The idea is quite simply to train the mind to become so completely and utterly absorbed in one thing that all sense of time, space and self dissolves.


As straightforward as this sounds, there is a frustrating paradox; the more effort you apply, the harder it is. The more you try to push thoughts away, the more stubborn they become.

Although it is certainly a discipline, concentration should not be confused with exertion.

Only when no effort is applied, is it possible to merge with meditation and become one with the object of focus. Dharana is a practice of patience, softness and ease. It’s perfectly normal for the mind to wander, and meandering thoughts in fact provide the cornerstone for practising dharana. (Learn more in 10 Mind-Blowing Insights From the Yoga Sutras on Concentration (Dharana)).

It may seem strange, but repeatedly flitting between thinking and returning to a focal point is a vital part of the meditative process, and can be a profound practice in itself.

Concentration Leading to Liberation

Dharana can be easily integrated into everyday life. Start by concentrating on only one thing at a time, whatever it may be. When you eat, just eat – don’t scroll. When you have a conversation, give the other person your undivided attention. When you’re getting from A to B, try not to multitask and instead focus on the journey.

By assimilating dharana in this way, you can slowly move toward more focussed concentration, toward glimpses of mediation.

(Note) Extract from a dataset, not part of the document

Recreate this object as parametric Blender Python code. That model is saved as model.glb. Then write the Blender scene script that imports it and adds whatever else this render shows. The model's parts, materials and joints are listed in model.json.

By regularly practicing dharana, we are able to observe the patterns of the mind. Interrupting thoughts become clear, and longer gaps appear between them over time. Dharana enables deep concentration to occur naturally and more frequently, even outside of the practice.

Most importantly, there develops a strong awareness that there is both a thinker and a witness to the thinking. This is a significant step toward being free from destructive thought patterns, as thoughts begin to have less significance, less power, less control. (Learn more in Meditation & Mindfulness: What's the Difference?)

By improving mental strength and clarity in this way, dharana is ultimately the key to liberation from the mind’s suffering.